## [WHAT THE TASK ASKS]
Your task is to quote the listing below exactly, beginning with its first line and ending on the line bearing "of the leaf.".

------

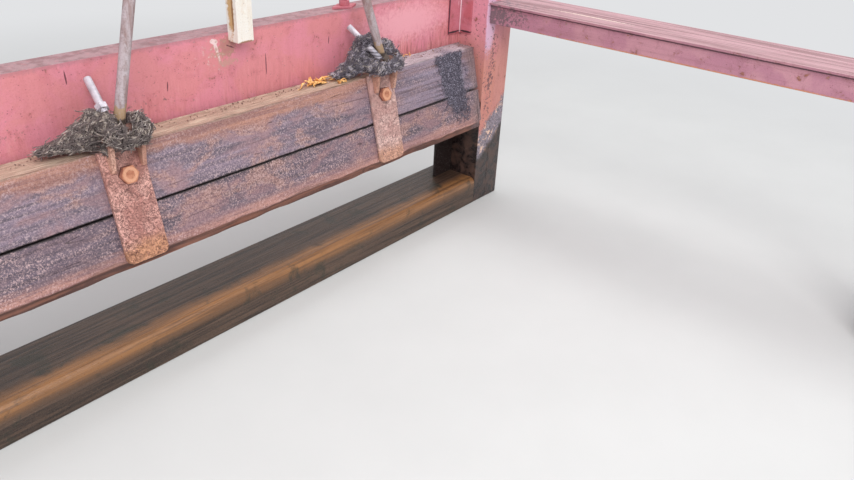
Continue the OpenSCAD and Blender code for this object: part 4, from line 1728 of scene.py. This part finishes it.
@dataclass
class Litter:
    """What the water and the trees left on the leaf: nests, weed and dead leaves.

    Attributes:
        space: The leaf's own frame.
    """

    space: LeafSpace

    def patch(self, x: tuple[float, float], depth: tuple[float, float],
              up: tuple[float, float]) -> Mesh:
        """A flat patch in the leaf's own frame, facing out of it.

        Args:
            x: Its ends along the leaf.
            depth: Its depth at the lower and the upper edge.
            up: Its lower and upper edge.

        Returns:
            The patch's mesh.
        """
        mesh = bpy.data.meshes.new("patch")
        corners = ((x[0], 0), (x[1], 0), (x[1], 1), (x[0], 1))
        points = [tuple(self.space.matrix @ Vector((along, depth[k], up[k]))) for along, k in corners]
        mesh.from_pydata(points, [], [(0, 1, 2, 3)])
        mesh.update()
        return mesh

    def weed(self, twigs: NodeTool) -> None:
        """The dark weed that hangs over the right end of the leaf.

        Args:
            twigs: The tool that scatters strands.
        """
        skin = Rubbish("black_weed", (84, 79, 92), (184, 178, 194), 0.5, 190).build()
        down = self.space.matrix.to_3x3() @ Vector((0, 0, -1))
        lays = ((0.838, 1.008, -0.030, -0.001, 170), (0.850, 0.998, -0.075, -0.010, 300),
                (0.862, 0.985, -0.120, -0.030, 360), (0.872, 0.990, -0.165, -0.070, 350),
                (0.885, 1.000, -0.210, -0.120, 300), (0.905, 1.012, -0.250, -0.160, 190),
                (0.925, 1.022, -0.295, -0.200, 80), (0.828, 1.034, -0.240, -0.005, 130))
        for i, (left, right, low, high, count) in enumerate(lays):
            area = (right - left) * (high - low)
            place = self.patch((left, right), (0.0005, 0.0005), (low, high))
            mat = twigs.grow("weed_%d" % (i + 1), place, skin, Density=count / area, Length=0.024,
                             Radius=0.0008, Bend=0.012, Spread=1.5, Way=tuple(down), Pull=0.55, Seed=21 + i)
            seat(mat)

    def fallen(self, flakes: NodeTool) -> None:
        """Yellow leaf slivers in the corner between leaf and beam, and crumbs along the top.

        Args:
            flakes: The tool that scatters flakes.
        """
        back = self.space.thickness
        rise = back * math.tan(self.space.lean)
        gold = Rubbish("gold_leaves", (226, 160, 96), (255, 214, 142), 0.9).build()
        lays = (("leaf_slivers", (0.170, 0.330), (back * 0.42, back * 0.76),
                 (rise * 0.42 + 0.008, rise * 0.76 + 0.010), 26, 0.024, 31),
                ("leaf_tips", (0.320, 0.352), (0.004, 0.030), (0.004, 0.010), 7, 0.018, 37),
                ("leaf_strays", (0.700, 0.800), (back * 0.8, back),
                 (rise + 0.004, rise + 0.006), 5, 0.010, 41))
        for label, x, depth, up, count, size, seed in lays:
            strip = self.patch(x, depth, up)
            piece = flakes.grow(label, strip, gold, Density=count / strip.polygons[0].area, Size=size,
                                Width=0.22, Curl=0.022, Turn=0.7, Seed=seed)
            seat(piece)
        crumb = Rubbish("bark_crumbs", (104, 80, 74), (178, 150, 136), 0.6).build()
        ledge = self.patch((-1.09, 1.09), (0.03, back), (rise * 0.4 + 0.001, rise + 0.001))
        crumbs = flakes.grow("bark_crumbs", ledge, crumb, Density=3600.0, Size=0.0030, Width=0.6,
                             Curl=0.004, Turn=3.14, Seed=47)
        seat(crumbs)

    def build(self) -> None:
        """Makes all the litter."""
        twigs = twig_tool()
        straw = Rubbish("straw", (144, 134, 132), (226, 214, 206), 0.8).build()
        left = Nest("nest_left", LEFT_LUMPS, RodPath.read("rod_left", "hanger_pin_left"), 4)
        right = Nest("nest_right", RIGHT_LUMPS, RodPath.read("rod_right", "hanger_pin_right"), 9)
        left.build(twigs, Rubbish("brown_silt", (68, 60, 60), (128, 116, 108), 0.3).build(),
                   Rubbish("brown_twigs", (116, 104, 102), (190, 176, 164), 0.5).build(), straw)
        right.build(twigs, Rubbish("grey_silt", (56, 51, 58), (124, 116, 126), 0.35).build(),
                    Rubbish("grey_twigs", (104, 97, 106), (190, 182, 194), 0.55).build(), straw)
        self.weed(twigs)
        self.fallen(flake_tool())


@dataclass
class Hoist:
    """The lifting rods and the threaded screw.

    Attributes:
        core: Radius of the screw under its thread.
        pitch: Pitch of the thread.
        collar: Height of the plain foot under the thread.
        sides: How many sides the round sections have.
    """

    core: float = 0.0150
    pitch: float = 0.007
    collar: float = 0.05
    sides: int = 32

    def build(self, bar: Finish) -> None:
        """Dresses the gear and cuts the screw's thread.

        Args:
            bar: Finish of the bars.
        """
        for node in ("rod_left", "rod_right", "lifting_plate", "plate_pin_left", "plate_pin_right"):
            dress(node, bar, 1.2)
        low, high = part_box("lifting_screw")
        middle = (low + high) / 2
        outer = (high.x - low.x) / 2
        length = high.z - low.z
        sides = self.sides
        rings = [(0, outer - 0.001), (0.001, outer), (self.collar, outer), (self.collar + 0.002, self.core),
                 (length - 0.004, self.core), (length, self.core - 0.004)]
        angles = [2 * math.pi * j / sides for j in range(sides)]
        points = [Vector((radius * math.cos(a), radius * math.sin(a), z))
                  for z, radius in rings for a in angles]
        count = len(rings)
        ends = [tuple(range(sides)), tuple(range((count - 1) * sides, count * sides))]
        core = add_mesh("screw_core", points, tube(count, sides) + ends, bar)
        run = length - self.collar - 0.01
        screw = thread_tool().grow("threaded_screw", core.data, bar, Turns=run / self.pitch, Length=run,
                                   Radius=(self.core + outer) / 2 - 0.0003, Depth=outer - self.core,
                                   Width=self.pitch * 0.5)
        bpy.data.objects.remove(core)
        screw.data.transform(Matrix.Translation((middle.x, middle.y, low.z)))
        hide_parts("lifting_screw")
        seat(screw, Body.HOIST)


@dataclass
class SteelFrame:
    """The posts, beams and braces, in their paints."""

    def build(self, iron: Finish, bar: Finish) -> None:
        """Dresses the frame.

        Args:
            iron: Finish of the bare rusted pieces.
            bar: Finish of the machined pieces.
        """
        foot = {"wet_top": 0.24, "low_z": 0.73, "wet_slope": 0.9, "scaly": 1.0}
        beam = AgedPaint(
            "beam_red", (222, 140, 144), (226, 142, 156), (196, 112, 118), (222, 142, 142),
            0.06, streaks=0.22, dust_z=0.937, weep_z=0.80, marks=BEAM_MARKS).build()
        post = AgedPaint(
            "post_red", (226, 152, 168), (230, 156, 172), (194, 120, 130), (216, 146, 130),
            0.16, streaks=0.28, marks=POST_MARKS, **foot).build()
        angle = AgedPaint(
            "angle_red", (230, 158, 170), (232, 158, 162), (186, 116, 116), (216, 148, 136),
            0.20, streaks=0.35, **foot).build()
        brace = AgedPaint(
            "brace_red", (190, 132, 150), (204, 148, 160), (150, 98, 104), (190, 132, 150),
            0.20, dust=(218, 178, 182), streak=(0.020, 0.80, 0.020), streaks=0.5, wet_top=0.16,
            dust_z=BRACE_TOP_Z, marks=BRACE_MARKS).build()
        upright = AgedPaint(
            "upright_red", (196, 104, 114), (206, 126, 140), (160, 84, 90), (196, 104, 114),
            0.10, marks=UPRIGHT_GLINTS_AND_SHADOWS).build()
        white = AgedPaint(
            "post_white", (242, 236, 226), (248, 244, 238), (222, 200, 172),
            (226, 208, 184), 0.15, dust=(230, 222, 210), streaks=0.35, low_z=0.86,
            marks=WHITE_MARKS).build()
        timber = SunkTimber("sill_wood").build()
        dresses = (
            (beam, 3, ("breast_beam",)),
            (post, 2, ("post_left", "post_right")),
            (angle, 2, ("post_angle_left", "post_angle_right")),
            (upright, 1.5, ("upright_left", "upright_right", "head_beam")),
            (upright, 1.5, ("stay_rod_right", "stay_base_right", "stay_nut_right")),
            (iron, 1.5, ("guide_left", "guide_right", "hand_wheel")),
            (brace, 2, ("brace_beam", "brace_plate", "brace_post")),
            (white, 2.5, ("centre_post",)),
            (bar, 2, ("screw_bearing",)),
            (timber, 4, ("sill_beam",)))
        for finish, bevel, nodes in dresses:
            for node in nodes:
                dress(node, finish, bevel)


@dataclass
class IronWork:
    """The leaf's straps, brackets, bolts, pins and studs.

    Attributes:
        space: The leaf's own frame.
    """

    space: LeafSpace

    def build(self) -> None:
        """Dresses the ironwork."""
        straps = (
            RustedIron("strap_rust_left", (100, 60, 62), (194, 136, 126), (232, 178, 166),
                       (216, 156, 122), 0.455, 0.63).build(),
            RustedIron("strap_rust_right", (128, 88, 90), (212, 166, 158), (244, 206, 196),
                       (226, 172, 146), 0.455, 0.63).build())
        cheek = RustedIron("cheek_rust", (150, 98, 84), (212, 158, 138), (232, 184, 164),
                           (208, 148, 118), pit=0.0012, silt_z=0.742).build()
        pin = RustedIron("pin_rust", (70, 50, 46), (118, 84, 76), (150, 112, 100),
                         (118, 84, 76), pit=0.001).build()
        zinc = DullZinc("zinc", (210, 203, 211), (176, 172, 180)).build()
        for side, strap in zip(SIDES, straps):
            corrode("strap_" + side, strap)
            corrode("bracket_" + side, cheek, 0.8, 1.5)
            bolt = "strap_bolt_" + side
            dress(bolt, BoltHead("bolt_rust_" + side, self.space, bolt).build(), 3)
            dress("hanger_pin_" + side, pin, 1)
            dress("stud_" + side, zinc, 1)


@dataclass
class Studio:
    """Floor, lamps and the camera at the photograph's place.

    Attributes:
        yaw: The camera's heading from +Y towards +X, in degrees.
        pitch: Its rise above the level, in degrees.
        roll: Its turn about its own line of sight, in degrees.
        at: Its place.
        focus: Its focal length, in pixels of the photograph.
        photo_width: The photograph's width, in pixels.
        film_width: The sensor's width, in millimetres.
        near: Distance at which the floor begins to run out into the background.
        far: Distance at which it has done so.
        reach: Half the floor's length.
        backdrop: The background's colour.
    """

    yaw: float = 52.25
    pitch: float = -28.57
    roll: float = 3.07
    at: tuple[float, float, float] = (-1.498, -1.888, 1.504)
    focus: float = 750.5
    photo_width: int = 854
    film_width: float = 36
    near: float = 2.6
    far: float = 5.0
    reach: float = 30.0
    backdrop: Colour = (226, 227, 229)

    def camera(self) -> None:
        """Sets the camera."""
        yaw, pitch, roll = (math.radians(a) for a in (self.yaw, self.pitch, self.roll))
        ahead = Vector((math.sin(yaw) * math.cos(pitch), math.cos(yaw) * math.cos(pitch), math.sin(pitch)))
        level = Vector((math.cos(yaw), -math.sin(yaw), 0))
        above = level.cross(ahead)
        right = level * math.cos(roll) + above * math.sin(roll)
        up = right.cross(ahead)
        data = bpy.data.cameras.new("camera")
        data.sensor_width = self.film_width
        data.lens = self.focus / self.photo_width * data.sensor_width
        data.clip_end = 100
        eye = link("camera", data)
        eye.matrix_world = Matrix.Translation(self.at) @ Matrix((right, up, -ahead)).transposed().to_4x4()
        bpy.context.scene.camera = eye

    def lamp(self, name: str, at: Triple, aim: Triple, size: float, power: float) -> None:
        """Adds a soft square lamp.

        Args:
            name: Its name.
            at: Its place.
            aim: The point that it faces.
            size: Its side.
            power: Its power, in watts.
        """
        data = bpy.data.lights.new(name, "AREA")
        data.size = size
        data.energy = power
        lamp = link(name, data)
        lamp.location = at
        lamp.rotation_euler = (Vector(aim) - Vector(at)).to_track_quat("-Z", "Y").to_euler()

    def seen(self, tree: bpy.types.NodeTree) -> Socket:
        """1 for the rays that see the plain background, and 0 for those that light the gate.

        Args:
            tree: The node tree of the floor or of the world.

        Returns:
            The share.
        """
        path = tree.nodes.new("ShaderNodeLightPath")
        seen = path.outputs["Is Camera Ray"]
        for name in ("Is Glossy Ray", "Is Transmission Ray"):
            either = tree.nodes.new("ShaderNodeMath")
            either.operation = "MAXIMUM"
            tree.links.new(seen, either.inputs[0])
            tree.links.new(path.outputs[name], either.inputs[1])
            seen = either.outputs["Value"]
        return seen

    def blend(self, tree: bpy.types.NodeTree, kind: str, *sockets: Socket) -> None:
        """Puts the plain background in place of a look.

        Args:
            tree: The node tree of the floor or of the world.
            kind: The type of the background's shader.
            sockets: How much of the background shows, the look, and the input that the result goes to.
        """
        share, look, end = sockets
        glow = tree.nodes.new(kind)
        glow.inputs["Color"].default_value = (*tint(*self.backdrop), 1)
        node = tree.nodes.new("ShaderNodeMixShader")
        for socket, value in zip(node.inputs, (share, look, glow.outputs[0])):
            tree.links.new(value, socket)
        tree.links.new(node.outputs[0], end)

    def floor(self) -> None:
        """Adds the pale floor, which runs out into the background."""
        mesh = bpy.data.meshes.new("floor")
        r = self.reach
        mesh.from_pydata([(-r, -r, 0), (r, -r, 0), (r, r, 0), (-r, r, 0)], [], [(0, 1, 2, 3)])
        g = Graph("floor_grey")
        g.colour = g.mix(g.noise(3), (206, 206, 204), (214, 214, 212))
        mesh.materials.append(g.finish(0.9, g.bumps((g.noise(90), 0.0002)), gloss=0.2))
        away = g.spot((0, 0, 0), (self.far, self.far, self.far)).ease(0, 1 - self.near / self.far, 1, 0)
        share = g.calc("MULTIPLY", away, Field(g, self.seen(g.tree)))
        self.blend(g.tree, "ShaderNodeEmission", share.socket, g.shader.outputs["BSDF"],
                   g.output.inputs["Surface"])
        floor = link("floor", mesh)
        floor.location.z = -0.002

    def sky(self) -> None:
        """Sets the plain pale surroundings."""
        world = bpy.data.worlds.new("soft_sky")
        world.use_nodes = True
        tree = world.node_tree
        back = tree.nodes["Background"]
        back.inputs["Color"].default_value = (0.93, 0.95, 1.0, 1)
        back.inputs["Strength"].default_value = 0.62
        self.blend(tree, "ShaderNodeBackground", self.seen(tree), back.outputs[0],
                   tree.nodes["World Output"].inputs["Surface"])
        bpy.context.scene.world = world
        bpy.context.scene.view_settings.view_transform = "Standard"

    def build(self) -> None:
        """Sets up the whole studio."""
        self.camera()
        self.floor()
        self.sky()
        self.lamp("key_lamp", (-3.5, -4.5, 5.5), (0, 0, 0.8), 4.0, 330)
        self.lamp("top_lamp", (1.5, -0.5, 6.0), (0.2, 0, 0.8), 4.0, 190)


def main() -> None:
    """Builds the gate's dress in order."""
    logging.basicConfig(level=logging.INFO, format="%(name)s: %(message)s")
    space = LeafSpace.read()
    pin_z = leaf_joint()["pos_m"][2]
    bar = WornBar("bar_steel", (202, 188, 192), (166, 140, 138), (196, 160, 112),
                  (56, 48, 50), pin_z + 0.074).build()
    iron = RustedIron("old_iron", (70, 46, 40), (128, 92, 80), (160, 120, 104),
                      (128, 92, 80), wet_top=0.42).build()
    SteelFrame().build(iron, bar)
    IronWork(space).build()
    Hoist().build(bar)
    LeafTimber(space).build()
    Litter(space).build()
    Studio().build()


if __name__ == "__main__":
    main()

------

## [EXPECTED OUTPUT]
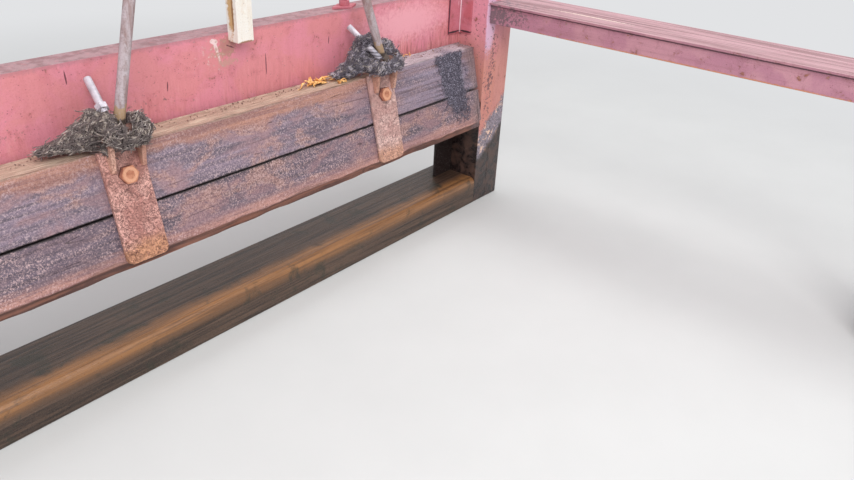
Continue the OpenSCAD and Blender code for this object: part 4, from line 1728 of scene.py. This part finishes it.
@dataclass
class Litter:
    """What the water and the trees left on the leaf: nests, weed and dead leaves.

    Attributes:
        space: The leaf's own frame.
    """

    space: LeafSpace

    def patch(self, x: tuple[float, float], depth: tuple[float, float],
              up: tuple[float, float]) -> Mesh:
        """A flat patch in the leaf's own frame, facing out of it.

        Args:
            x: Its ends along the leaf.
            depth: Its depth at the lower and the upper edge.
            up: Its lower and upper edge.

        Returns:
            The patch's mesh.
        """
        mesh = bpy.data.meshes.new("patch")
        corners = ((x[0], 0), (x[1], 0), (x[1], 1), (x[0], 1))
        points = [tuple(self.space.matrix @ Vector((along, depth[k], up[k]))) for along, k in corners]
        mesh.from_pydata(points, [], [(0, 1, 2, 3)])
        mesh.update()
        return mesh

    def weed(self, twigs: NodeTool) -> None:
        """The dark weed that hangs over the right end of the leaf.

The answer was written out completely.